In de New York Times is een paar dagen terug een intrigerend artikel verschenen over de relatie tussen de Cobid-19 pandemie en de productiviteit. Tot verbazing van velen, ook van de schrijver van dat artikel, is er weinig veranderd.
Thuiswerken
Twee jaar terug was thuiswerken keiharde noodzaak. Naar kantoor gaan was amper nodig of mogelijk. In Nederland was de schok groot tot de regering dat “dwingende advies” communiceerde. De stap van bureau naar thuiskantoor was echter niet zo heel erg groot. Het grootste deel van de werknemers in Nederland heeft immers al jaren ervaring het thuiswerken.
In de buurlanden was dat wel een ander verhaal. Amerika, niet echt een buurland, maakte er helemaal een potje van. Als er een Westers land was, waarbij thuiswerken tot een stille revolutie heeft geleid is het wel in Amerika. Al snel bleek de stijl van leiding geven ongeschikt om met remote werken om te gaan. Een opvallend groot deel van de werknemers bleek niet in staat zelfstandig te werken.
Ontslag nemen
Toen het kwartje eenmaal viel, leverde dat direct weer andere problemen op. Nog tijdens de pandemie begonnen de verplichte thuiswerkers om zich heen te kijken. Dat leidde weer tot het nemen van ontslag. De economie in Amerika is daar harder door getroffen dan die in landen waar voor 2020 thuiswerken al gebruikelijk was.

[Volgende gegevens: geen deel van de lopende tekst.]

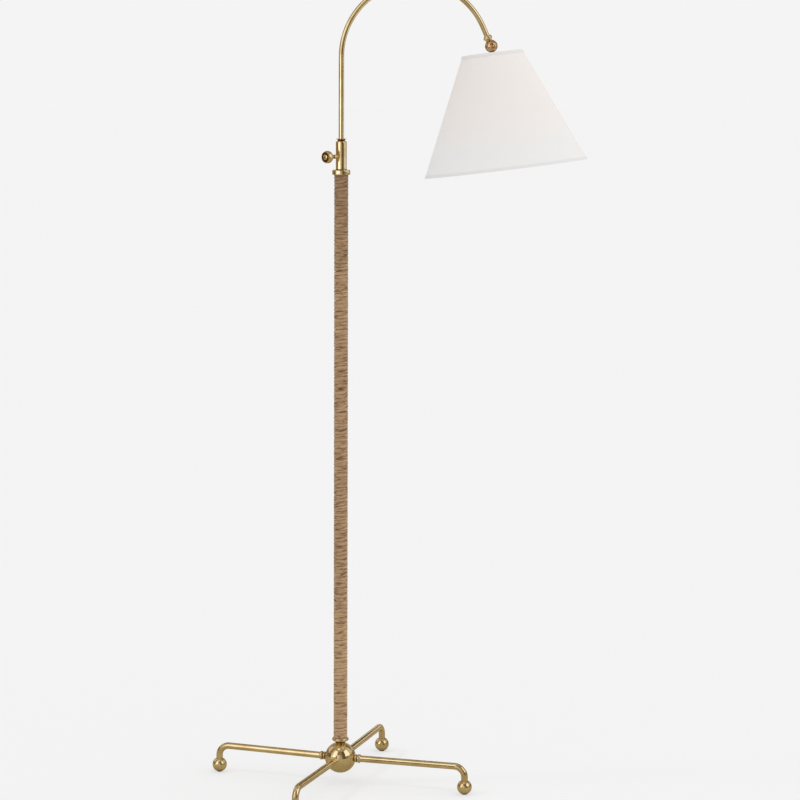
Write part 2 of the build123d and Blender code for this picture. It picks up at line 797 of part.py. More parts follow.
def bulb_solid(inset):
    """Pear-shaped solid: a neck that swells along a reversed curve into a ball."""
    start = bulb_cap_at + bulb_cap_h
    centre = start + bulb_centre_rise
    neck_r = bulb_cap_r - inset
    ball = bulb_r - inset
    half = math.sqrt(0.5)
    return turned(
        line((0, start), (neck_r, start)),
        Spline((neck_r, 0, start), (ball * half, 0, centre - ball * half), tangents=((0, 0, 1), (1, 0, 1))),
        ThreePointArc((ball * half, 0, centre - ball * half), (ball, 0, centre), (0, 0, centre + ball)),
        line((0, centre + ball), (0, start)))


def make_bulb_glass():
    return in_head(bulb_solid(0) - bulb_solid(bulb_glass_wall))


def make_switch_key():
    """Stem and flat oval key."""
    paddle = extrude(Pos(0, 0, key_reach) * SlotOverall(key_w, key_t, rotation=90), key_len)
    paddle = fillet(paddle.faces().filter_by(Axis.Z).edges(), key_round_r)
    return in_head(key_place() * (rod(key_stem_r, key_stem_inner, key_reach + key_round_r) + paddle))


def make_stand():
    pieces = {"hub": make_hub(), "hub_cap": make_hub_cap(), "cord_bushing": make_cord_bushing()}
    socket = Pos(0, 0, socket_seat) * make_leg_socket()
    leg = make_leg()
    for name, turn in leg_turns_deg.items():
        pieces["leg_socket_" + name] = leg_place(turn) * socket
        pieces["leg_" + name] = Rot(0, 0, base_turn_deg + turn) * leg
    for name, foot in at_feet(make_ball_foot()).items():
        pieces["ball_foot_" + name] = foot
    for name, pad in at_feet(make_foot_pad()).items():
        pieces["foot_pad_" + name] = pad
    pieces["foot_screws"] = Compound(list(at_feet(make_foot_screw()).values()))
    pieces["foot_plugs"] = Compound(list(at_feet(make_foot_plug()).values()))
    pieces["base_nipple"] = make_base_nipple()
    pieces["base_washer"] = make_base_washer()
    pieces["base_nut"] = make_base_nut()
    return pieces


def make_column():
    turns, core = make_rope()
    return {
        "base_cup": make_base_cup(), "column_plug": make_column_plug(), "column_tube": make_column_tube(),
        "rope_turns": Compound(turns), "rope_core": core, "column_flange": make_flange(),
        "clamp_sleeve": make_sleeve(), "clamp_collet": make_collet(), "sleeve_cap": make_sleeve_cap(),
        "thumb_stud": make_thumb_stud(), "thumb_knob": make_thumb_knob(),
    }


def make_arm():
    return {
        "arm_tube": make_arm_tube(), "arm_glide": make_arm_glide(), "knuckle_collar": make_knuckle_collar(),
        "swivel_ball": make_swivel_ball(), "stem_clip": make_stem_clip(),
        "pivot_screw": make_pivot_screw(), "pivot_nut": make_pivot_nut(),
    }


def make_head():
    return {
        "swivel_tongue": make_tongue(), "head_nipple": make_head_nipple(), "shade_spider": make_shade_spider(),
        "shade_lower_ring": make_lower_ring(), "shade_skin": make_shade_skin(),
        "rim_tape_top": make_rim_tape(shade_top_r, shade_top_at, 1),
        "rim_tape_bottom": make_rim_tape(shade_bottom_r, shade_bottom_at, -1),
        "head_washer": make_head_washer(), "head_nut": make_head_nut(), "socket_cap": make_socket_cap(),
        "socket_shell": make_socket_shell(), "socket_body": make_socket_body(),
        "socket_screw_shell": make_screw_shell(), "bulb_base": make_bulb_base(),
        "bulb_glass": make_bulb_glass(), "switch_key": make_switch_key(),
    }


pieces = make_stand() | make_column() | make_arm() | make_head()
for name, piece in pieces.items():
    export_step(piece, os.path.join("parts", name + ".step"))
print("pieces:", len(pieces), "least gap of the rope to itself:", round(least_rope_gap(), 3))
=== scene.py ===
"""Task floor lamp: brass stand, rope-wound column, bent arm and a white cone shade."""

import logging
import math
from collections.abc import Sequence
from dataclasses import dataclass, field
from enum import Enum
from functools import cache

import bmesh
import bpy
import numpy as np
from mathutils import Matrix


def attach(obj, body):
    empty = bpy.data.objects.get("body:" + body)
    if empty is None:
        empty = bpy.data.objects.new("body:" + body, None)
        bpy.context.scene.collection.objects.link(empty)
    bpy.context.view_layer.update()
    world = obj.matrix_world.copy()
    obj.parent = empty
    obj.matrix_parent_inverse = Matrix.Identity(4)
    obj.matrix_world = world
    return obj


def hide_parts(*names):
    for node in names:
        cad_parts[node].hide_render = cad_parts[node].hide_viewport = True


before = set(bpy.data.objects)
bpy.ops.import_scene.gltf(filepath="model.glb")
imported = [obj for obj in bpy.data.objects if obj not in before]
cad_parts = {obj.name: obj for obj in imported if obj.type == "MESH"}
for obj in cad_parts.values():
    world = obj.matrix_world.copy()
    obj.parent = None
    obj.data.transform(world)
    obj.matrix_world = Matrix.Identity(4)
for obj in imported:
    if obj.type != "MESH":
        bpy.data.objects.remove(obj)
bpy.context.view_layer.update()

LOG = logging.getLogger("task_lamp")
MM = 0.001
SMOOTH_ANGLE = math.radians(32)

Point = tuple[float, float]
Colour = tuple[float, float, float]


class Body(Enum):
    """The bodies that the lamp's pieces ride on."""

    BASE = "base"
    THUMB_SCREW = "thumb_screw"
    ARM = "arm"
    SWIVEL = "swivel"
    HEAD = "head"
    SWITCH = "switch"


class Outline(Enum):
    """How an outline closes: against the axis, or round on itself."""

    SOLID = "from the axis back to the axis"
    RING = "round on itself, clear of the axis"


# Shader graph


def linear(colour: Colour) -> tuple[float, float, float, float]:
    """Scene-linear colour of a screen colour.

    Args:
        colour: Red, green and blue from 0 to 255.

    Returns:
        The same colour as the shader takes it, with an alpha of 1.
    """
    share = np.array(colour) / 255
    value = np.where(share <= 0.04045, share / 12.92, ((share + 0.055) / 1.055) ** 2.4)
    return (*(float(v) for v in value), 1.0)


class Signal:
    """A number socket of a shader graph. Arithmetic on it adds Math nodes."""

    def __init__(self, graph: "ShaderGraph", socket: bpy.types.NodeSocket) -> None:
        """Wraps a socket of the graph."""
        self.graph = graph
        self.socket = socket

    def _math(self, operation: str, first: "Signal | float", second: "Signal | float | None" = None) -> "Signal":
        """Adds one Math node and returns its result."""
        values = {0: first} if second is None else {0: first, 1: second}
        return self.graph.signal(self.graph.node("ShaderNodeMath", {"operation": operation}, values))

    def __add__(self, other: "Signal | float") -> "Signal":
        """Sum."""
        return self._math("ADD", self, other)

    def __sub__(self, other: "Signal | float") -> "Signal":
        """Difference."""
        return self._math("SUBTRACT", self, other)

    def __rsub__(self, other: "Signal | float") -> "Signal":
        """Difference, with this signal taken away."""
        return self._math("SUBTRACT", other, self)

    def __mul__(self, other: "Signal | float") -> "Signal":
        """Product."""
        return self._math("MULTIPLY", self, other)

    def __pow__(self, other: "Signal | float") -> "Signal":
        """Power."""
        return self._math("POWER", self, other)

    __radd__ = __add__
    __rmul__ = __mul__

    def sine(self) -> "Signal":
        """Sine of the signal, in radians."""
        return self._math("SINE", self)

    def floor(self) -> "Signal":
        """Whole part of the signal."""
        return self._math("FLOOR", self)

    def size(self) -> "Signal":
        """The signal without its sign."""
        return self._math("ABSOLUTE", self)

    def over(self, low: float, high: float) -> "Signal":
        """Smooth step from 0 at low to 1 at high."""
        settings = {"interpolation_type": "SMOOTHSTEP"}
        values = {"Value": self, "From Min": low, "From Max": high}
        return self.graph.signal(self.graph.node("ShaderNodeMapRange", settings, values))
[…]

Amerikaanse bedrijven worstelen nu met de vraag hoe ze aan personeel komen. Van de lokale hamburgerketens tot de multinationals in Silicon Valley is er een probleem. Dat probleem zorgt ervoor dat de werkdruk verder toeneemt, waardoor de kans op ontslag nemen eveneens stijgt.
Meer tools …
Terwijl dit steeds duidelijk wordt, kijkt men ook naar iets anders. De werknemer heeft sinds 2010 steeds meer tools tot zijn beschikking gekregen. Van laptop, via tablet en smartphone tot een hele berg slimme apps om het werken makkelijker te maken.

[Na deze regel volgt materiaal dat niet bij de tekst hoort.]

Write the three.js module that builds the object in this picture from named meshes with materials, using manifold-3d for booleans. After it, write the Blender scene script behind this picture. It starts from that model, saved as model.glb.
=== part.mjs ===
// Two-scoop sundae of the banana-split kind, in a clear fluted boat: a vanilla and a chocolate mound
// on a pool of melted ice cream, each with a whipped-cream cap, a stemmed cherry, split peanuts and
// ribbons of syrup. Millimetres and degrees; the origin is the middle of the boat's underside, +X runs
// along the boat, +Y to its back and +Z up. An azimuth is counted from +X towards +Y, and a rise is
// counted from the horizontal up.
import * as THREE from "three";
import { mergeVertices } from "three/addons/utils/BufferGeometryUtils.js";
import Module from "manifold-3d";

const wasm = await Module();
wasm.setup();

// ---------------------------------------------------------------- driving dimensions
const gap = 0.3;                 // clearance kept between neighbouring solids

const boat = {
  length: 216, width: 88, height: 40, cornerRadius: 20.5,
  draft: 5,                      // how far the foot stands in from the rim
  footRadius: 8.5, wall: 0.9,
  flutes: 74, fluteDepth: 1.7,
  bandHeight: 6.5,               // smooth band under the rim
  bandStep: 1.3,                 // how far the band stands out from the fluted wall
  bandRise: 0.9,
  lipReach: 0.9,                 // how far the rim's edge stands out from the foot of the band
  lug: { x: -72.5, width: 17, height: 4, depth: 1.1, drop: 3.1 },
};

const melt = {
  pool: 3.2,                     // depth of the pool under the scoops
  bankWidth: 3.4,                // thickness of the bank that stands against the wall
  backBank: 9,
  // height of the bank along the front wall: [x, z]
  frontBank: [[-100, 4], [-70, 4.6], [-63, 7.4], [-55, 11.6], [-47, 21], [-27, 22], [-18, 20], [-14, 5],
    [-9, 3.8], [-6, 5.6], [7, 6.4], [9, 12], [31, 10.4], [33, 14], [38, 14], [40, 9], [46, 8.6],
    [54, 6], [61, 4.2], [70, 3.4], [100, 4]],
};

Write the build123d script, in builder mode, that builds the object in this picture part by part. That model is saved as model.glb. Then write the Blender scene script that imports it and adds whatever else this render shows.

Met de pandemie zagen we een heel ander soort tools doorbreken. Zoom, MS Teams zijn de bekendste, maar zeker niet de enige. Eigenlijk zou je dus mogen verwachten dat sinds 2010 de productiviteit kon toenemen en dat er vanaf 2020 een versnelling had plaatsgevonden.
… maar niet productiever
Dat is dus niet het geval. Tussen 2010 en vorig jaar is de jaarlijkse gemiddelde productiviteit met 1 (één) procent toegenomen. Versnelling tijdens de pandemie tussen 2020 en ultimo 2021: iets meer dan dat. Tussen 1994 en 2004 (in die periode werden PC’s en de internetverbindingen op de werkvloer gemeengoed) was er sprake van een jaarlijkse gemiddelde groei van 3 procent.
De auteur van het artikel vraagt zich dan ook af of alle investeringen in slimme tools, apps, cloud diensten, AI en dergelijke nog wel te rechtvaardigen zijn. Een intrigerende vraag waarop het antwoord niet wordt gegeven.